Un pactole substantiel de 13900 € par saison arbitrée en Ligue 1
En 2024, les jeunes arbitres sont en admiration devant les Clément Turpin, François Letexier ou Willy Delajod. Mais ils ne connaissent pas Michel Vautrot, Joël Quiniou, Robert Wurtz, Gilles Veissière qui ont longtemps fait briller le sifflet tricolore aux quatre coin de la planète. Ils faisaient partie d'une génération d'arbitres qui étaient guidés par la passion, appréciés par les joueurs, les entraîneurs et adulés par le public. Aujourd'hui, les arbitres de Ligue 1 sont obnubilés par deux choses : leur carrière et leur compte en banque. Ils n'ont jamais gagné autant d'argent qu'actuellement. La LFP consacre plus de 17 M€ à l'arbitrage professionnel, l'équivalent d'un budget d'un club figurant dans le top 10 en Ligue 2. Un arbitre de Ligue 1 a droit à une indemnité de 3375 € par match quand leurs collègues arbitraient un St-Etienne-Marseille dans les années 70 pour... 40 francs. Cela devrait les faire réfléchir. "Ce sont des robots friqués", disait Gilles Veissière au moment d'une grève menée en 2011 par le Syndicat des arbitres du football d'élite (SAFE), ce syndicat qui a déjà pris le football professionnel en otage à plusieurs reprises au cours de la dernière décennie. Grâce à l'action de Frédéric Thiriez, président de la LFP de 2002 à 2016 et indésirable aux yeux de la corporation arbitrale, les arbitres de Ligue 1 bénéficient d'un pactole substantiel de 13900 € par saison arbitrée en Ligue 1. Une sorte de retraite chapeau dont beaucoup ignorent l'existence. La limite d'âge - fixée à 45 ans -, ayant été abrogée il y a quelques années, les arbitres peuvent désormais faire durer le plaisir, à la condition qu'ils réussissent les tests physiques de plus en plus exigeants. L'aspect financier entre inévitablement dans leur réflexion.

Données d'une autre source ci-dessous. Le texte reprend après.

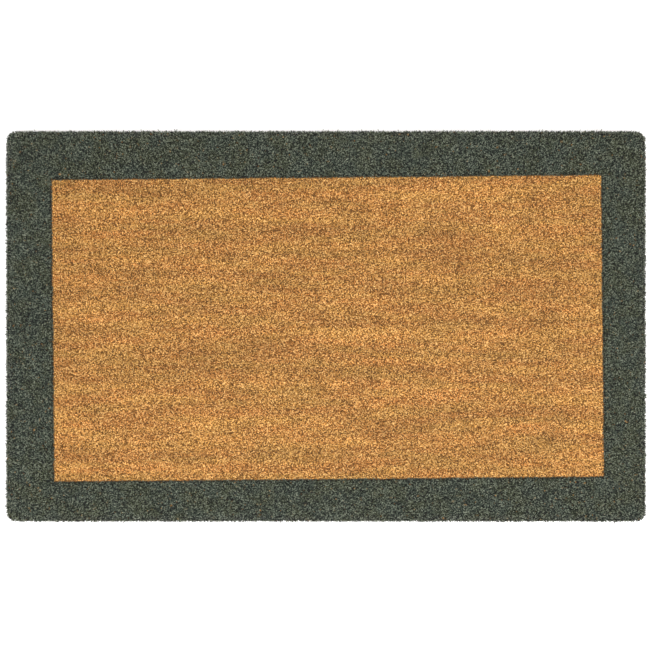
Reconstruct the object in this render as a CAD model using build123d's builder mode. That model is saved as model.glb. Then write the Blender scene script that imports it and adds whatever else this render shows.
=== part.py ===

Un arbitre doit savoir reconnaître son erreur
Ruddy Buquet a revu son match à St-Symphorien. C'est une personne d'une grande honnêteté et intégrité pour l'avoir côtoyé à plusieurs reprises. Mais il ne peut maintenir le carton rouge ubuesque infligé à Georges Mikautadze, le joueur le plus important et le plus décisif du FC Metz. S'il a une conscience - ce que je pense bien évidemment -, Ruddy Buquet doit adresser un rapport complémentaire à la Ligue de Football Professionnelle (LFP) pour faire annuler ce carton rouge et permettre à l'attaquant messin d'être aligné à Strasbourg dimanche prochain. Il en va de l'avenir d'un club professionnel, menacé par une descente en Ligue 2 et de toutes les conséquences sportives, humaines et économiques qui en découlent.